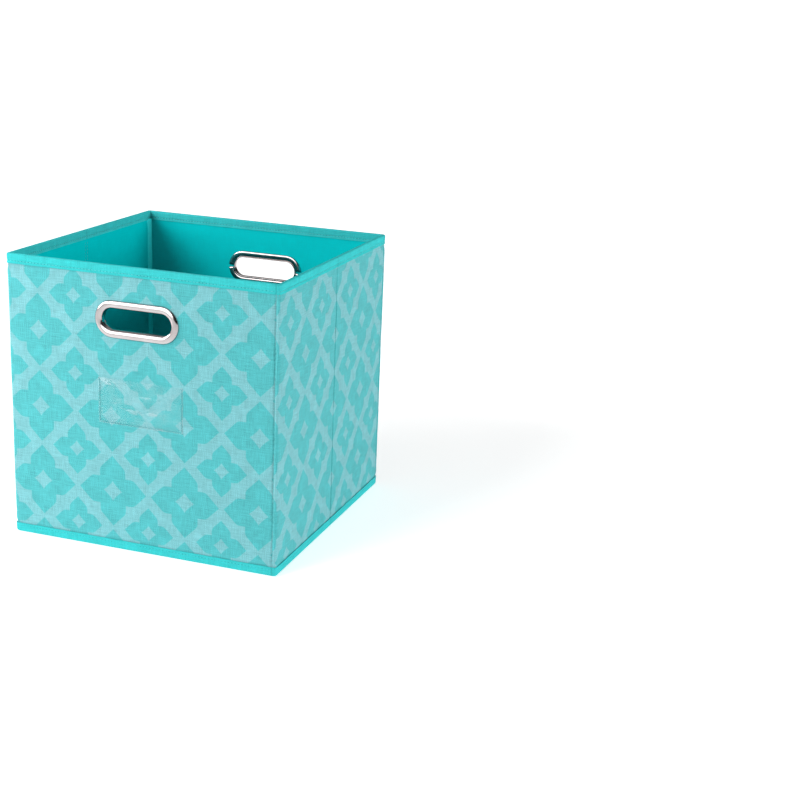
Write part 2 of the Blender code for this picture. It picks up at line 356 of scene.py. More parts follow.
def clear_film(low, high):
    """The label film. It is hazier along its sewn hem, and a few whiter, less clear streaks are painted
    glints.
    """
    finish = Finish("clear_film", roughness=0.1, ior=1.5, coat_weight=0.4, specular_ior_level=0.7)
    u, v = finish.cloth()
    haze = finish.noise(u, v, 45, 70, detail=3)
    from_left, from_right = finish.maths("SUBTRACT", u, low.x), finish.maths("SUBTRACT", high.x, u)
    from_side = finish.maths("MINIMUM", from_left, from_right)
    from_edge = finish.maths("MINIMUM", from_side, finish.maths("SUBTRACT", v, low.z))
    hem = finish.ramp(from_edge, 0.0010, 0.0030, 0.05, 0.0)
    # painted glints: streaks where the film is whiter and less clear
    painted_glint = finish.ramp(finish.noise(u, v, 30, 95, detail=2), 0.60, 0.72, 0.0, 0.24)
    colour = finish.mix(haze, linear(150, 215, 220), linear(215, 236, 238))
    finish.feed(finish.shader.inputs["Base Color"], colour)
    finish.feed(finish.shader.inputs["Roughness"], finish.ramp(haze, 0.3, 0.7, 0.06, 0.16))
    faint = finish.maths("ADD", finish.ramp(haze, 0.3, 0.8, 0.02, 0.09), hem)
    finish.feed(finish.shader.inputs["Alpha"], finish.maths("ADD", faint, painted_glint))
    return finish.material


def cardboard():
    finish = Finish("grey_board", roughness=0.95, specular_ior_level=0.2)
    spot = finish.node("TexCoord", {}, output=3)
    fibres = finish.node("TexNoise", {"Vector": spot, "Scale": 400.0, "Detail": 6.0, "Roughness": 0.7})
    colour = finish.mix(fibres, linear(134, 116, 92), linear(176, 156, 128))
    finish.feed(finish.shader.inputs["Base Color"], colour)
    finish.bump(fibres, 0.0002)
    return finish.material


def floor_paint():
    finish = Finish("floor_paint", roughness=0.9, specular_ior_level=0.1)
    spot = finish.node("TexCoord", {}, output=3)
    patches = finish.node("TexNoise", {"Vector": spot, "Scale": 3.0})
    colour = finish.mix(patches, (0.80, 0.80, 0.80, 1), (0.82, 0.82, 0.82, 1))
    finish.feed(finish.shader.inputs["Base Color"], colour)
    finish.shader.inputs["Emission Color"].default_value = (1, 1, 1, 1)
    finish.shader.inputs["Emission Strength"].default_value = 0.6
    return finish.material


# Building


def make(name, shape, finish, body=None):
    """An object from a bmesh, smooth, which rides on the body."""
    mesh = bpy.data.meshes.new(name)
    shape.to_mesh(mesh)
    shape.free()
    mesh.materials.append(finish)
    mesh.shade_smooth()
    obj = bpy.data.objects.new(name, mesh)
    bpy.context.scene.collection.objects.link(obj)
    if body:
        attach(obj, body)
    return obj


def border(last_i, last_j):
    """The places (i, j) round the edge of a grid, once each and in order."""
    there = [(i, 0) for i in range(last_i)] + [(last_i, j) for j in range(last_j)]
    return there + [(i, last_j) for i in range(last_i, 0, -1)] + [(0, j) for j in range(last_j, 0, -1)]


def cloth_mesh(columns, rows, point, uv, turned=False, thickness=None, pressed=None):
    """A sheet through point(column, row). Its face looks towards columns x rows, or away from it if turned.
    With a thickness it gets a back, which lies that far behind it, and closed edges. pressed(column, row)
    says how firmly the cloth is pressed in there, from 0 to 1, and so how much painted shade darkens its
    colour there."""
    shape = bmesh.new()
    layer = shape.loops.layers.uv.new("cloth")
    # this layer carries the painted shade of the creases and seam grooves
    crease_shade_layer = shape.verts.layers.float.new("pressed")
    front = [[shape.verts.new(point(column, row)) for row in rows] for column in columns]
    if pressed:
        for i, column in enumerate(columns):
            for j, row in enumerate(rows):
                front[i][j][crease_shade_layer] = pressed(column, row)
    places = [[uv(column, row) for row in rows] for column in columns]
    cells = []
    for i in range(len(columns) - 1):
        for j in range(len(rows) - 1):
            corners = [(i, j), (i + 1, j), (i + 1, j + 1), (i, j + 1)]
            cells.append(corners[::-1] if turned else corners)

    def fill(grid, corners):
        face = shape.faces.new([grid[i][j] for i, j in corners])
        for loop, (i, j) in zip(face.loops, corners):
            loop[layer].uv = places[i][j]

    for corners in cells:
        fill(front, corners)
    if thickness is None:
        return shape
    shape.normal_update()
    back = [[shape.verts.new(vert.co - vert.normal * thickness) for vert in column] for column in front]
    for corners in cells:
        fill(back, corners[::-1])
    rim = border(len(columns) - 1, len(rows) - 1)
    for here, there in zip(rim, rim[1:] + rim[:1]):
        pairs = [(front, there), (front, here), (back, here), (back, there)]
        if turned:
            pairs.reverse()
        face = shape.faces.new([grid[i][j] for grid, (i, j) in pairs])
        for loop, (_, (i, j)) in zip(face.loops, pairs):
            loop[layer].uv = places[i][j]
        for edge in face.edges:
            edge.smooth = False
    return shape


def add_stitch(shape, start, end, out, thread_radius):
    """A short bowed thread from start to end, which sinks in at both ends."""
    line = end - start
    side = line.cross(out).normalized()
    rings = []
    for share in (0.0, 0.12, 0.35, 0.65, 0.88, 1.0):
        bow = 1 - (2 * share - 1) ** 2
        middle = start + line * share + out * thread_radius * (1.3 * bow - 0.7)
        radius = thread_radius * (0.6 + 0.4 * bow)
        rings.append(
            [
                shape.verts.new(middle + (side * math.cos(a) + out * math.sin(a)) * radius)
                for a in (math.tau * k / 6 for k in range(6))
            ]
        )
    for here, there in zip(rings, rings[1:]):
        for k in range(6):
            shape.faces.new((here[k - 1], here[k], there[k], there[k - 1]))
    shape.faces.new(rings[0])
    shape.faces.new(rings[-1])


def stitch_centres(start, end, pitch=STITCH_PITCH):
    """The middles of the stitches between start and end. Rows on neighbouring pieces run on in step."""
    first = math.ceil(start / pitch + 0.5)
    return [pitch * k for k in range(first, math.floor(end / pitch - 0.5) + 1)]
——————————
- [Goal]
Return each line of the data exactly as written above.

- [Solved problem]
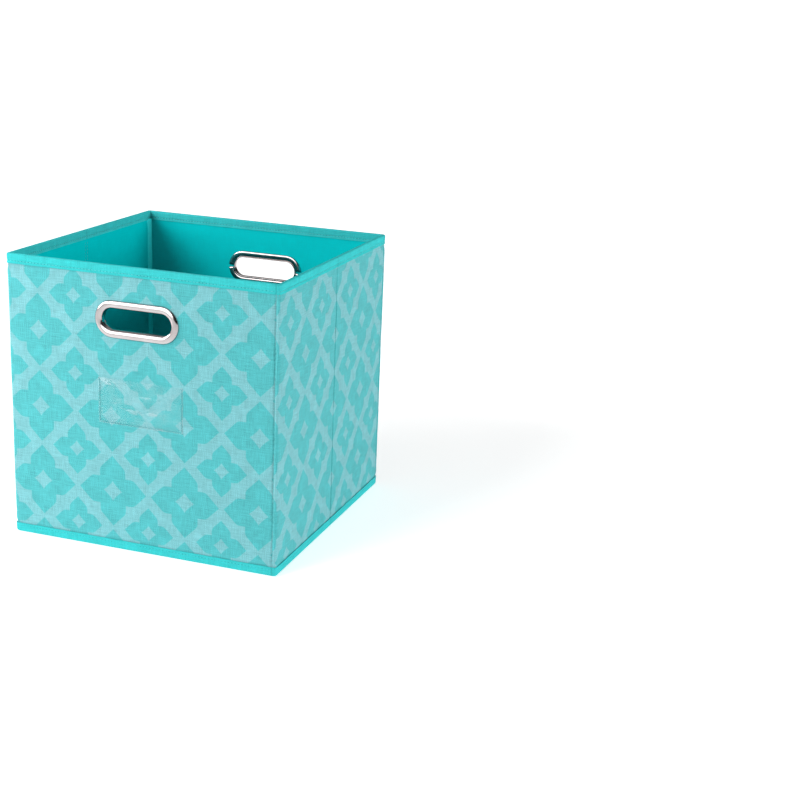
Write part 2 of the Blender code for this picture. It picks up at line 356 of scene.py. More parts follow.
def clear_film(low, high):
    """The label film. It is hazier along its sewn hem, and a few whiter, less clear streaks are painted
    glints.
    """
    finish = Finish("clear_film", roughness=0.1, ior=1.5, coat_weight=0.4, specular_ior_level=0.7)
    u, v = finish.cloth()
    haze = finish.noise(u, v, 45, 70, detail=3)
    from_left, from_right = finish.maths("SUBTRACT", u, low.x), finish.maths("SUBTRACT", high.x, u)
    from_side = finish.maths("MINIMUM", from_left, from_right)
    from_edge = finish.maths("MINIMUM", from_side, finish.maths("SUBTRACT", v, low.z))
    hem = finish.ramp(from_edge, 0.0010, 0.0030, 0.05, 0.0)
    # painted glints: streaks where the film is whiter and less clear
    painted_glint = finish.ramp(finish.noise(u, v, 30, 95, detail=2), 0.60, 0.72, 0.0, 0.24)
    colour = finish.mix(haze, linear(150, 215, 220), linear(215, 236, 238))
    finish.feed(finish.shader.inputs["Base Color"], colour)
    finish.feed(finish.shader.inputs["Roughness"], finish.ramp(haze, 0.3, 0.7, 0.06, 0.16))
    faint = finish.maths("ADD", finish.ramp(haze, 0.3, 0.8, 0.02, 0.09), hem)
    finish.feed(finish.shader.inputs["Alpha"], finish.maths("ADD", faint, painted_glint))
    return finish.material


def cardboard():
    finish = Finish("grey_board", roughness=0.95, specular_ior_level=0.2)
    spot = finish.node("TexCoord", {}, output=3)
    fibres = finish.node("TexNoise", {"Vector": spot, "Scale": 400.0, "Detail": 6.0, "Roughness": 0.7})
    colour = finish.mix(fibres, linear(134, 116, 92), linear(176, 156, 128))
    finish.feed(finish.shader.inputs["Base Color"], colour)
    finish.bump(fibres, 0.0002)
    return finish.material


def floor_paint():
    finish = Finish("floor_paint", roughness=0.9, specular_ior_level=0.1)
    spot = finish.node("TexCoord", {}, output=3)
    patches = finish.node("TexNoise", {"Vector": spot, "Scale": 3.0})
    colour = finish.mix(patches, (0.80, 0.80, 0.80, 1), (0.82, 0.82, 0.82, 1))
    finish.feed(finish.shader.inputs["Base Color"], colour)
    finish.shader.inputs["Emission Color"].default_value = (1, 1, 1, 1)
    finish.shader.inputs["Emission Strength"].default_value = 0.6
    return finish.material


# Building


def make(name, shape, finish, body=None):
    """An object from a bmesh, smooth, which rides on the body."""
    mesh = bpy.data.meshes.new(name)
    shape.to_mesh(mesh)
    shape.free()
    mesh.materials.append(finish)
    mesh.shade_smooth()
    obj = bpy.data.objects.new(name, mesh)
    bpy.context.scene.collection.objects.link(obj)
    if body:
        attach(obj, body)
    return obj


def border(last_i, last_j):
    """The places (i, j) round the edge of a grid, once each and in order."""
    there = [(i, 0) for i in range(last_i)] + [(last_i, j) for j in range(last_j)]
    return there + [(i, last_j) for i in range(last_i, 0, -1)] + [(0, j) for j in range(last_j, 0, -1)]


def cloth_mesh(columns, rows, point, uv, turned=False, thickness=None, pressed=None):
    """A sheet through point(column, row). Its face looks towards columns x rows, or away from it if turned.
    With a thickness it gets a back, which lies that far behind it, and closed edges. pressed(column, row)
    says how firmly the cloth is pressed in there, from 0 to 1, and so how much painted shade darkens its
    colour there."""
    shape = bmesh.new()
    layer = shape.loops.layers.uv.new("cloth")
    # this layer carries the painted shade of the creases and seam grooves
    crease_shade_layer = shape.verts.layers.float.new("pressed")
    front = [[shape.verts.new(point(column, row)) for row in rows] for column in columns]
    if pressed:
        for i, column in enumerate(columns):
            for j, row in enumerate(rows):
                front[i][j][crease_shade_layer] = pressed(column, row)
    places = [[uv(column, row) for row in rows] for column in columns]
    cells = []
    for i in range(len(columns) - 1):
        for j in range(len(rows) - 1):
            corners = [(i, j), (i + 1, j), (i + 1, j + 1), (i, j + 1)]
            cells.append(corners[::-1] if turned else corners)

    def fill(grid, corners):
        face = shape.faces.new([grid[i][j] for i, j in corners])
        for loop, (i, j) in zip(face.loops, corners):
            loop[layer].uv = places[i][j]

    for corners in cells:
        fill(front, corners)
    if thickness is None:
        return shape
    shape.normal_update()
    back = [[shape.verts.new(vert.co - vert.normal * thickness) for vert in column] for column in front]
    for corners in cells:
        fill(back, corners[::-1])
    rim = border(len(columns) - 1, len(rows) - 1)
    for here, there in zip(rim, rim[1:] + rim[:1]):
        pairs = [(front, there), (front, here), (back, here), (back, there)]
        if turned:
            pairs.reverse()
        face = shape.faces.new([grid[i][j] for grid, (i, j) in pairs])
        for loop, (_, (i, j)) in zip(face.loops, pairs):
            loop[layer].uv = places[i][j]
        for edge in face.edges:
            edge.smooth = False
    return shape


def add_stitch(shape, start, end, out, thread_radius):
    """A short bowed thread from start to end, which sinks in at both ends."""
    line = end - start
    side = line.cross(out).normalized()
    rings = []
    for share in (0.0, 0.12, 0.35, 0.65, 0.88, 1.0):
        bow = 1 - (2 * share - 1) ** 2
        middle = start + line * share + out * thread_radius * (1.3 * bow - 0.7)
        radius = thread_radius * (0.6 + 0.4 * bow)
        rings.append(
            [
                shape.verts.new(middle + (side * math.cos(a) + out * math.sin(a)) * radius)
                for a in (math.tau * k / 6 for k in range(6))
            ]
        )
    for here, there in zip(rings, rings[1:]):
        for k in range(6):
            shape.faces.new((here[k - 1], here[k], there[k], there[k - 1]))
    shape.faces.new(rings[0])
    shape.faces.new(rings[-1])


def stitch_centres(start, end, pitch=STITCH_PITCH):
    """The middles of the stitches between start and end. Rows on neighbouring pieces run on in step."""
    first = math.ceil(start / pitch + 0.5)
    return [pitch * k for k in range(first, math.floor(end / pitch - 0.5) + 1)]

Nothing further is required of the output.